最後の急斜面で3人からひどく遅れをとり、ひとり心許なく歩いていたところ、数日前の薄い踏み跡のほうに入り込んでしまった。3人の姿が全く見えないことに焦りながら(当たり前)踏み跡を小走りにたどり、桜坂の駐車場に到着したのが8:50。だが誰もいない。「皆が先に清水のバス停に行ってしまった!」と半泣きで車道を駆け下りたが、全然追いつかない。…さすがに途中でそれはないだろうと気づき、立ち止まって携帯を出したところ、電話がかかってきた。佐野さんからだった。登山道の途中で私がくるのを待っていたが全然来ないので、途中で怪我をしていると思って、久留島が登り返していたらしい。とりあえずつながってよかった。
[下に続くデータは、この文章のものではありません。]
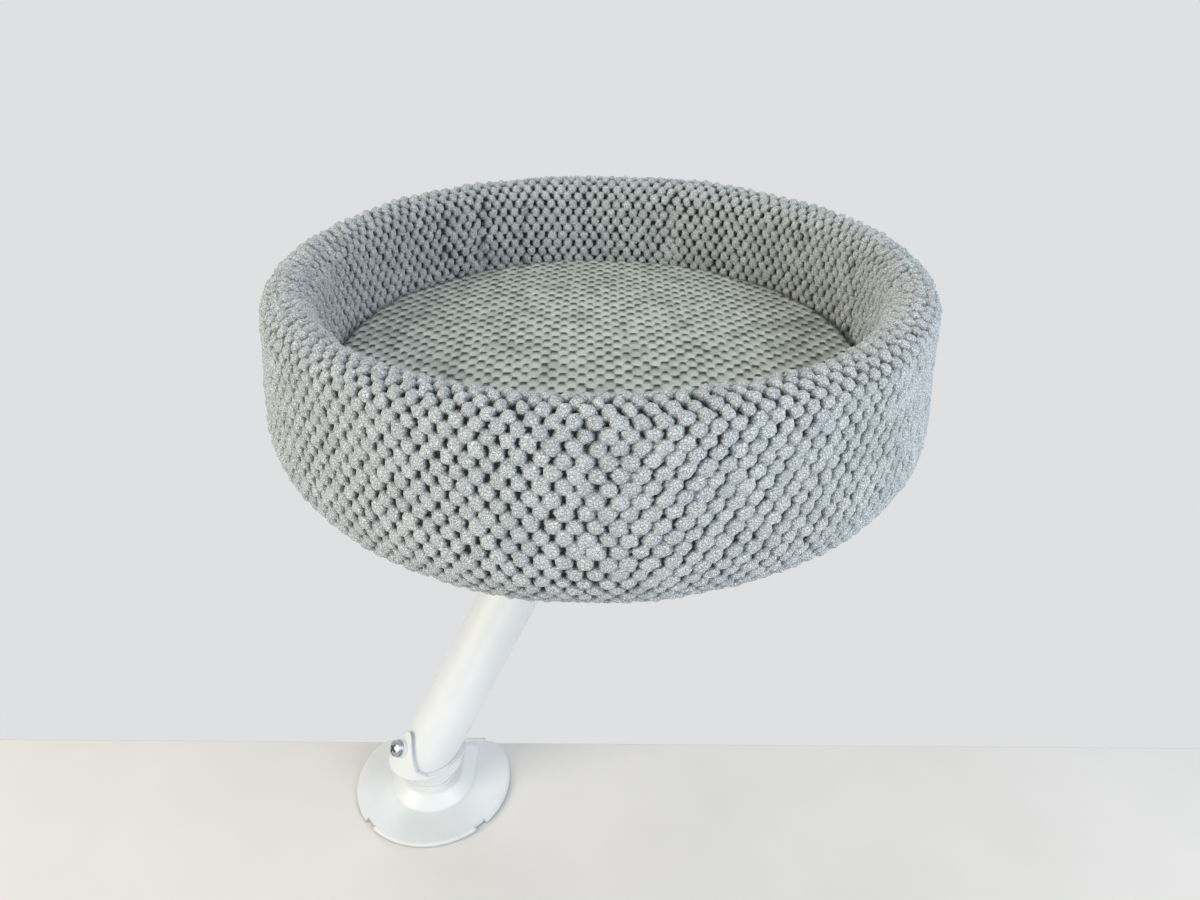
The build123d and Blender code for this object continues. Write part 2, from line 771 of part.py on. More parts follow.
# Pressure foot and clamp screw
write("pressure_foot", pressure_foot())
write("foot_pad", disc(foot_pad_radius, foot_plate_top, foot_pad_top))
write("clamp_screw", clamp_screw())
write("retaining_ring", washer(ring_radius, screw_neck_radius, ring_top - ring_thickness, ring_top))
write("screw_knob", screw_knob())
write("knob_pin", knob_pin_body(pin_radius))

# Swivel
write("pivot_bolt", pivot_bolt())
write(
    "thrust_washer",
    washer(
        thrust_washer_radius,
        pivot_radius + fastener_clearance,
        platform_top,
        platform_top + thrust_washer_thickness,
    ),
)
write(
    "pivot_washer",
    washer(pivot_washer_radius, pivot_radius + fastener_clearance, pivot_washer_bottom, pivot_nut_bottom),
)
write(
    "pivot_nut",
    hex_nut(pivot_head_across, pivot_radius, pivot_nut_bottom, pivot_nut_bottom + pivot_nut_height),
)
write("pole_socket", pole_socket())

# Pole
write("pole", pole())
write("pole_screw", pole_screw())
write(
    "pole_screw_washer",
    on_pole_screw(
        washer(
            pole_screw_washer_radius,
            pole_screw_radius + fastener_clearance,
            screw_seat,
            screw_seat + pole_screw_washer_thickness,
        )
    ),
)
write(
    "pole_weld_nut",
    on_pole_screw(washer(weld_nut_radius, pole_screw_radius, weld_nut_top() - weld_nut_height, weld_nut_top())),
)

# Flange
write("top_flange", top_flange())
write("flange_screws", each_flange_screw(flange_screw()))
write(
    "flange_washers",
    each_flange_screw(
        washer(
            flange_washer_radius,
            flange_screw_radius + fastener_clearance,
            flange_bottom - flange_washer_thickness,
            flange_bottom,
        )
    ),
)
write("tee_nuts", each_flange_screw(tee_nut()))

# Bed
write("base_board", base_board())
write("wall_core", wall_core())
write("bed_cover", bed_cover())
write("underside_cover", underside_cover())
write("floor_lining", bed_at(disc(lining_radius, lining_bottom, lining_bottom + lining_thickness)))

# Cushion
core_inset = cushion_cover_thickness + fastener_clearance
write("cushion_core", bed_at(cushion_form(core_inset)))
write("cushion_cover", bed_at(cushion_form(0) - cushion_form(cushion_cover_thickness)))
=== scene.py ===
import math

import bpy
import numpy as np
from mathutils import Matrix, Vector


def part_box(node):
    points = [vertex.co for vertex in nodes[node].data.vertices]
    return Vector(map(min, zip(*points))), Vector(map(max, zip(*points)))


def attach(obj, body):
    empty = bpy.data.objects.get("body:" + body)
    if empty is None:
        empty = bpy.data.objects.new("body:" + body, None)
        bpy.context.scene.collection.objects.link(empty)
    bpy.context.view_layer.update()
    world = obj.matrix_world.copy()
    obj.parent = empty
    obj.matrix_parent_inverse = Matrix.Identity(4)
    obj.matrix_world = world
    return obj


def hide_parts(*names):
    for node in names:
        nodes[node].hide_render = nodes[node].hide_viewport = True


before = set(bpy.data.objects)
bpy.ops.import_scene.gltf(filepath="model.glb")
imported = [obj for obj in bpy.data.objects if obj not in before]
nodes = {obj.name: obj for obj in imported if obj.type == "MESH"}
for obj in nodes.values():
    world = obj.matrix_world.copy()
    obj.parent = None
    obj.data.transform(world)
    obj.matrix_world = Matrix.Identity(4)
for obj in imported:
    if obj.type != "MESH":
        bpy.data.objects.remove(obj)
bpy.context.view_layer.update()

# Lengths are in millimetres, except where a heading says metres. Meshes are scaled when they are made.
MM = 0.001

# Bed, placed and sized as the solids have it. Its heights count from its underside.
flange_low, flange_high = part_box("top_flange")
BED_X = (flange_low.x + flange_high.x) / 2 / MM
BED_Y = (flange_low.y + flange_high.y) / 2 / MM
BED_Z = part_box("bed_cover")[0].z / MM
RIM_RADIUS = 200.0
BELLY_RADIUS = 206.5
CORNER_RADIUS = 42.0
RIM_CENTRE_HEIGHT = 104.3
RIM_ROUND = 15.2
UNDERSIDE_RADIUS = 138.0
INNER_FOOT = (171.3, 14.0)

# Bobble fleece of the ring, measured on the photograph. The half width is that at COLUMN_PITCH, and a seam is
# felt up to SEAM_REACH away. Angles here and below are in degrees round the bed, from its right.
COLUMNS = 127
COLUMN_PITCH = 10.1
ROW_PITCH = 6.4
BOBBLE_HEIGHT = 3.3
BOBBLE_HALF_WIDTH = 4.35
BOBBLE_HALF_HEIGHT = 4.7
RING_SEED = 7.0
FRONT_SEAM = -90.0
SEAM_REACH = 20
PANELS = (("front_right", 28), ("right", 29), ("rear_right", 18), ("rear_left", 27), ("front_left", 25))

# Creases of the ring's inner wall, by their angles. A degree is INNER_DEGREE long there.
INNER_CREASES = (12, 41, 58, 110, 121, 132, 147, 166, 189, 215, 248, 280, 311, 338)
INNER_DEGREE = 3.0
CREASE_HALF_WIDTH = 3.2
CREASE_DEPTH = 2.2

# Zones of the ring's fleece. The first three count inward from the rim's top. Each pair says where a zone
# starts and where it is full. At the right the bobbles lean, and further on they also run together.
CREST_HALF_WIDTH = 17
INNER_WALL = (10, 24)
OUTER_WALL = (8, -6)
LEANING = ((FRONT_SEAM, FRONT_SEAM + 6), (20, -10))
RUN_TOGETHER = ((-75, -30), (40, 10))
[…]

3人は登山道を下り、私は車道を登り返し、それぞれ桜坂に向かう。駐車場で再会でき、心底ほっとした。
下山直後は「踏み跡だってちゃんとあった、桜坂まで行けた、道迷いじゃない」と思っていた。しかし、冷静に考え直せば、低山などでありがちな道迷い遭難の典型である「ひとりではぐれた→明らかに登山道と違う薄い踏み跡を辿った→途中で道がなくなったり崖になる→無理に下りようとして滑落、あるいは現在地を完全に見失う」と全く変わらない状況であることが分かる。
消耗している状態で「(自分にとっては)明らかに道があるのに、上に登り返す」決断をするのは、精神的に難しいと感じる。しかしそれでも「登り返す」ことが、最悪の展開を防ぐ唯一の手段なのだと、今は思う。